To do => Output the full material exactly as it appears here.

Data excerpt =>
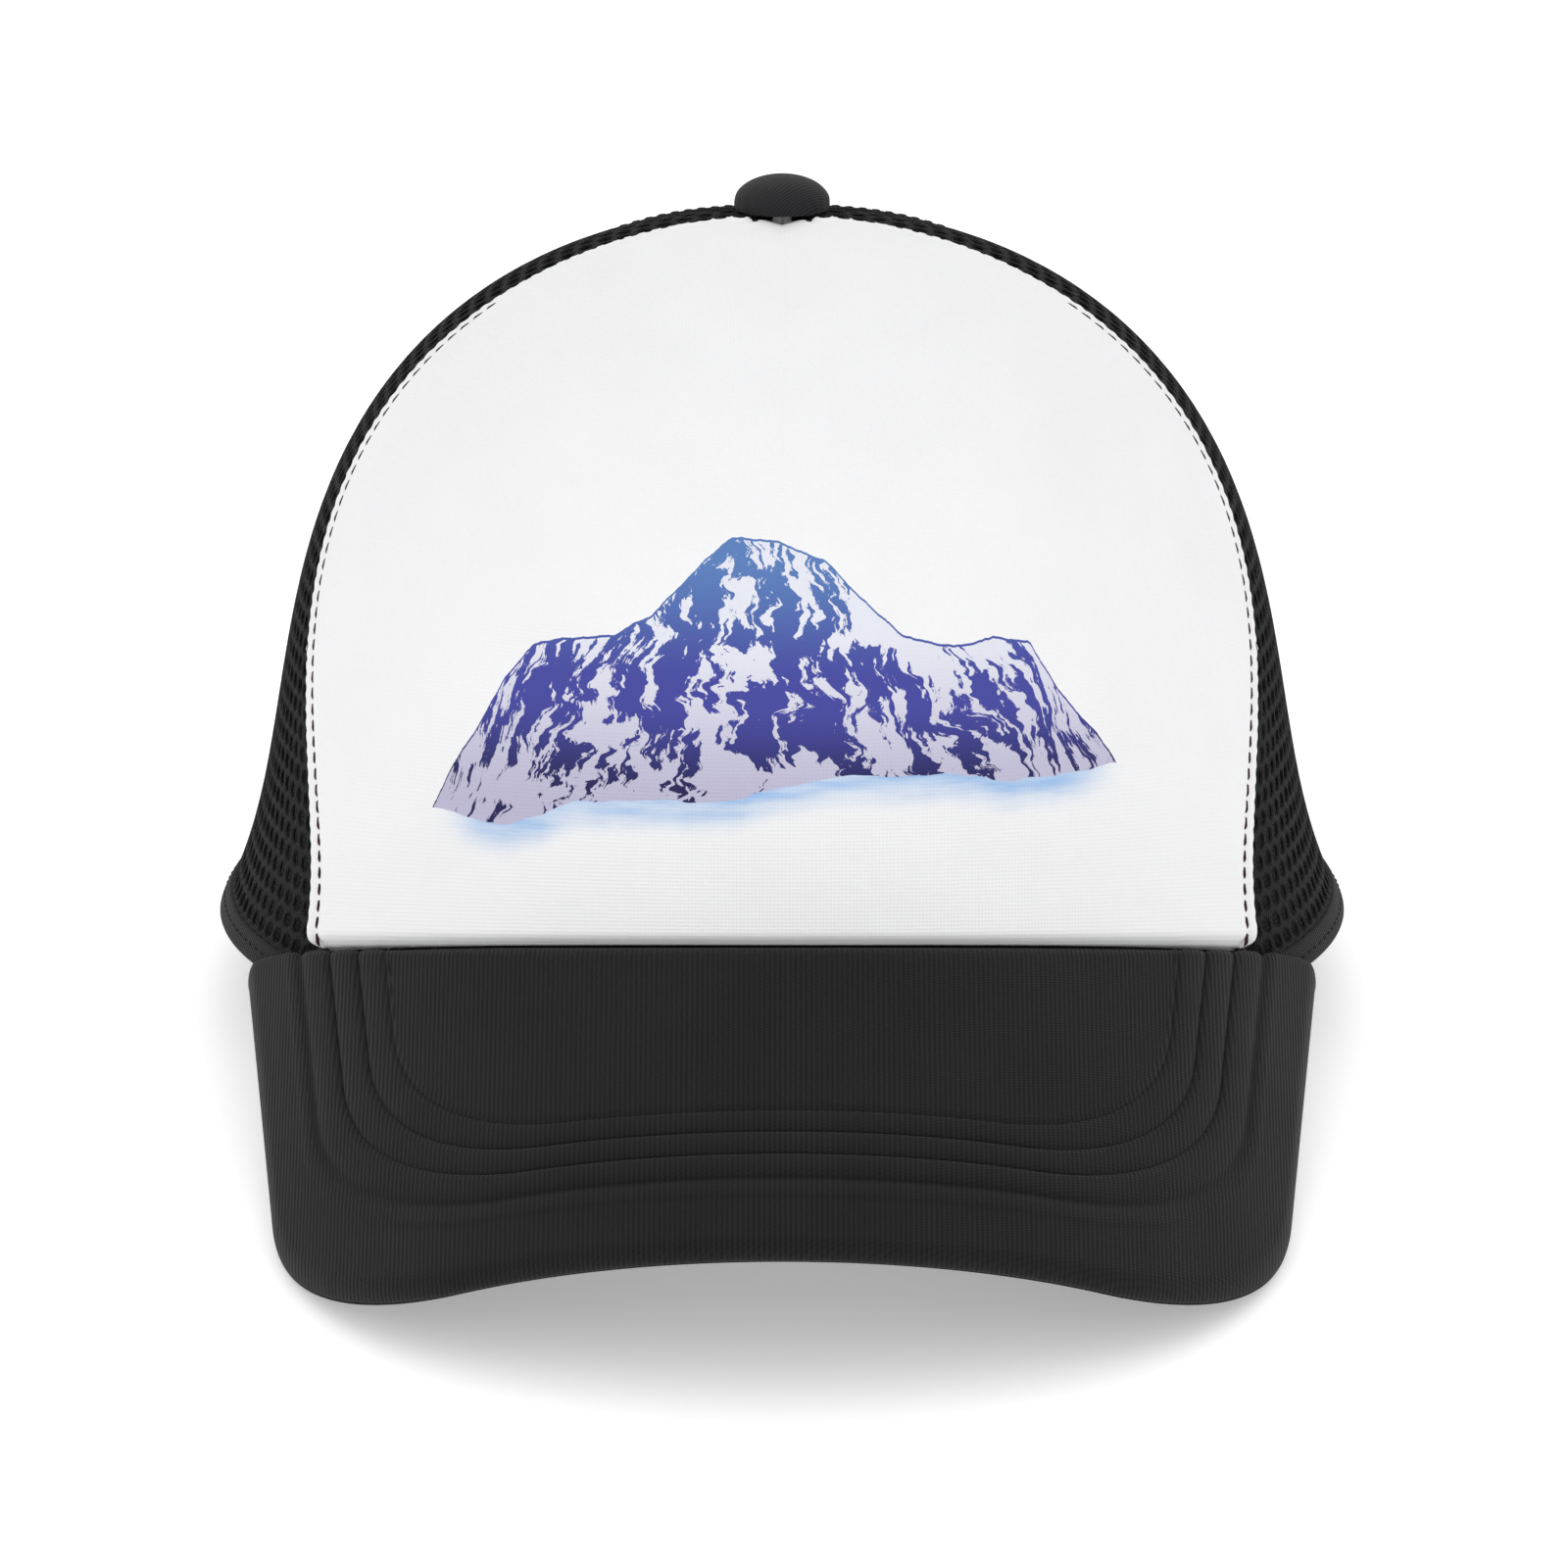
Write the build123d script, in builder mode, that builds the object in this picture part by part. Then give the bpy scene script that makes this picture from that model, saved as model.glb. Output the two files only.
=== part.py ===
"""Trucker cap: foam front panel, mesh sides and back, curved brim, top button and a snap strap.

The cap is drawn in its own crown frame: Z runs up through the button, the brim points to -Y and
Z = 0 is the rim at the sides and back. At the end every piece is tipped back and lifted together,
so that the cap stands on a table (the plane z = 0) on its two brim corners and its back rim.
All sizes are in millimetres.
"""
import os
from math import asin, atan2, cos, degrees, radians, sin

from build123d import *

os.makedirs("parts", exist_ok=True)

# ---------------------------------------------------------------- driving dimensions
# Crown: half widths and lengths are taken on the outside at the rim.
crown_height = 120.0
crown_half_width = 84.4
crown_front_length = 97.0
crown_back_length = 99.0
rim_flare = 0.124            # share by which the sides spread out at the rim
flare_power = 6.0            # how quickly the flare dies away going up
rise_power = 3.3             # roundness of the crown going up
side_power = 0.505           # how the sides, front and back close in towards the button
front_power = 0.42
back_power = 0.73

# Cloth thicknesses
face_thickness = 0.8
foam_thickness = 3.0
mesh_thickness = 1.2
lining_gap = 0.6             # between the mesh and the sweatband
sweatband_thickness = 1.2
sweatband_width = 32.0
tape_thickness = 0.7
tape_width = 10.0
trim_gap = 0.3               # between cut ends of trim that meet
inset_fade = 8.0             # a layer thins out where the crown is under this many insets wide

# Panels
back_panel_angle = 50.0      # each back panel spans this much either side of the centre back
front_seam = [(-0.52, -0.02), (-0.44, 0.225), (-0.25, 0.5), (-0.085, 0.77), (-0.03, 1.0)]

# Rim: where it starts to rise towards the brim's root, and a point half way, as shares
rim_rise_start = 0.56
rim_rise_middle = (0.78, 0.42)

# Arch over the strap
arch_width = 80.0
arch_height = 52.0
binding_width = 8.0
binding_proud = 0.5          # how far the binding stands out on each side of the mesh
arch_start = 20.0            # how far behind the crown's middle the way through begins

# Brim: a flat board bent round a cylinder whose axis slopes down to the front
brim_slope = 32.5
brim_bend_radius = 103.0
brim_seam_height = 20.0
brim_length = 62.7
brim_corner_length = 50.6
brim_half_width = 78.7
brim_tip_half_width = 88.3
brim_tip_length = 45.0
brim_corner_radius = 44.0
brim_cloth = 0.8
brim_board_thickness = 2.0
brim_edge_margin = 1.2       # from the board's edge to the outside of the cover
brim_stop_depth = 15.0       # how far below the rim the brim is still trimmed to the crown

# Button
button_diameter = 15.8
button_height = 5.5
button_shoulder = 0.2        # share of its height where the button's side is upright
button_cloth = 0.6
button_metal = 0.5
button_gap = 0.1             # from the crown's top to the button
rivet_radius = 1.6
rivet_clearance = 0.3
washer_radius = 6.5
washer_thickness = 1.2
washer_gap = 1.6             # from the foam's underside down to the washer
washer_clearance = 1.0

# Snap strap
strap_width = 16.0
strap_thickness = 1.2
strap_bottom = 2.5
strap_back_gap = 5.6         # from the back rim in to the outer strap
strap_layer_gap = 0.3
strap_hinge_x = 37.5
strap_pitch = 7.4
strap_first_step = -2        # snaps run from this many steps past the centre to the last step
strap_last_step = 4
strap_end_margin = 4.6       # from the last snap to the strap's end
strap_end_radius = 6.5
snap_hole_radius = 2.3
peg_base_radius = 1.9
peg_top_radius = 1.1
peg_height = 2.4
peg_sink = 0.4               # how far each peg's root runs into the strap
strap_root_length = 12.0

reach = 300.0                # larger than the cap, for the shapes that cut pieces
base_down = (Align.CENTER, Align.CENTER, Align.MIN)
edge_samples = 20            # points tried along each brim edge when the cap is stood up


# ---------------------------------------------------------------- crown surfaces
def crown_axes(share):
    """Half width, front length and back length of the crown at a share of its height."""
    closing = 1 - share**rise_power
    spread = 1 + rim_flare * (1 - share) ** flare_power
    return (
        crown_half_width * closing**side_power * spread,
        crown_front_length * closing**front_power,
        crown_back_length * closing**back_power,
    )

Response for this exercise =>
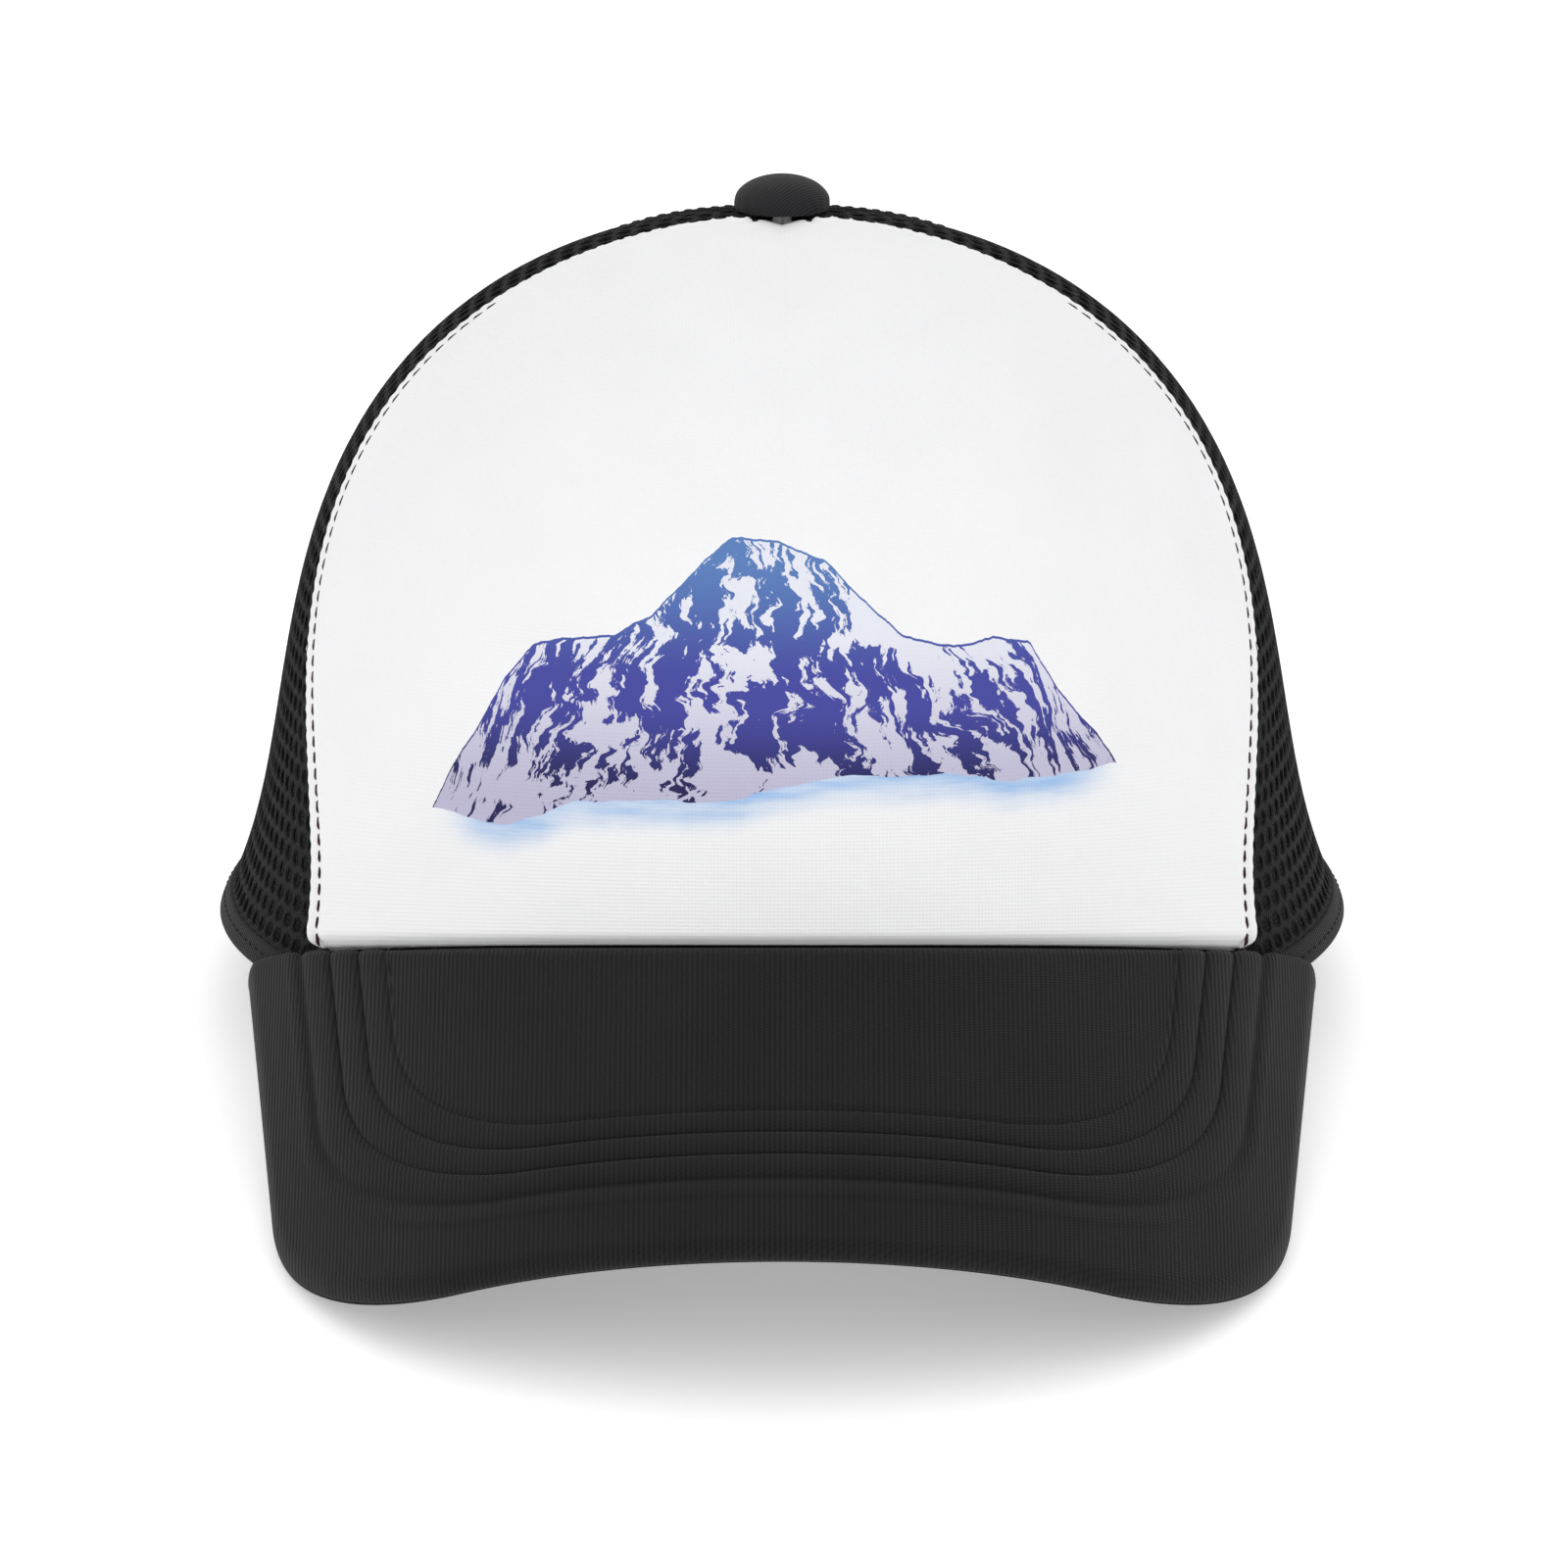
Write the build123d script, in builder mode, that builds the object in this picture part by part. Then give the bpy scene script that makes this picture from that model, saved as model.glb. Output the two files only.
=== part.py ===
"""Trucker cap: foam front panel, mesh sides and back, curved brim, top button and a snap strap.

The cap is drawn in its own crown frame: Z runs up through the button, the brim points to -Y and
Z = 0 is the rim at the sides and back. At the end every piece is tipped back and lifted together,
so that the cap stands on a table (the plane z = 0) on its two brim corners and its back rim.
All sizes are in millimetres.
"""
import os
from math import asin, atan2, cos, degrees, radians, sin

from build123d import *

os.makedirs("parts", exist_ok=True)

# ---------------------------------------------------------------- driving dimensions
# Crown: half widths and lengths are taken on the outside at the rim.
crown_height = 120.0
crown_half_width = 84.4
crown_front_length = 97.0
crown_back_length = 99.0
rim_flare = 0.124            # share by which the sides spread out at the rim
flare_power = 6.0            # how quickly the flare dies away going up
rise_power = 3.3             # roundness of the crown going up
side_power = 0.505           # how the sides, front and back close in towards the button
front_power = 0.42
back_power = 0.73

# Cloth thicknesses
face_thickness = 0.8
foam_thickness = 3.0
mesh_thickness = 1.2
lining_gap = 0.6             # between the mesh and the sweatband
sweatband_thickness = 1.2
sweatband_width = 32.0
tape_thickness = 0.7
tape_width = 10.0
trim_gap = 0.3               # between cut ends of trim that meet
inset_fade = 8.0             # a layer thins out where the crown is under this many insets wide

# Panels
back_panel_angle = 50.0      # each back panel spans this much either side of the centre back
front_seam = [(-0.52, -0.02), (-0.44, 0.225), (-0.25, 0.5), (-0.085, 0.77), (-0.03, 1.0)]

# Rim: where it starts to rise towards the brim's root, and a point half way, as shares
rim_rise_start = 0.56
rim_rise_middle = (0.78, 0.42)

# Arch over the strap
arch_width = 80.0
arch_height = 52.0
binding_width = 8.0
binding_proud = 0.5          # how far the binding stands out on each side of the mesh
arch_start = 20.0            # how far behind the crown's middle the way through begins

# Brim: a flat board bent round a cylinder whose axis slopes down to the front
brim_slope = 32.5
brim_bend_radius = 103.0
brim_seam_height = 20.0
brim_length = 62.7
brim_corner_length = 50.6
brim_half_width = 78.7
brim_tip_half_width = 88.3
brim_tip_length = 45.0
brim_corner_radius = 44.0
brim_cloth = 0.8
brim_board_thickness = 2.0
brim_edge_margin = 1.2       # from the board's edge to the outside of the cover
brim_stop_depth = 15.0       # how far below the rim the brim is still trimmed to the crown

# Button
button_diameter = 15.8
button_height = 5.5
button_shoulder = 0.2        # share of its height where the button's side is upright
button_cloth = 0.6
button_metal = 0.5
button_gap = 0.1             # from the crown's top to the button
rivet_radius = 1.6
rivet_clearance = 0.3
washer_radius = 6.5
washer_thickness = 1.2
washer_gap = 1.6             # from the foam's underside down to the washer
washer_clearance = 1.0

# Snap strap
strap_width = 16.0
strap_thickness = 1.2
strap_bottom = 2.5
strap_back_gap = 5.6         # from the back rim in to the outer strap
strap_layer_gap = 0.3
strap_hinge_x = 37.5
strap_pitch = 7.4
strap_first_step = -2        # snaps run from this many steps past the centre to the last step
strap_last_step = 4
strap_end_margin = 4.6       # from the last snap to the strap's end
strap_end_radius = 6.5
snap_hole_radius = 2.3
peg_base_radius = 1.9
peg_top_radius = 1.1
peg_height = 2.4
peg_sink = 0.4               # how far each peg's root runs into the strap
strap_root_length = 12.0

reach = 300.0                # larger than the cap, for the shapes that cut pieces
base_down = (Align.CENTER, Align.CENTER, Align.MIN)
edge_samples = 20            # points tried along each brim edge when the cap is stood up


# ---------------------------------------------------------------- crown surfaces
def crown_axes(share):
    """Half width, front length and back length of the crown at a share of its height."""
    closing = 1 - share**rise_power
    spread = 1 + rim_flare * (1 - share) ** flare_power
    return (
        crown_half_width * closing**side_power * spread,
        crown_front_length * closing**front_power,
        crown_back_length * closing**back_power,
    )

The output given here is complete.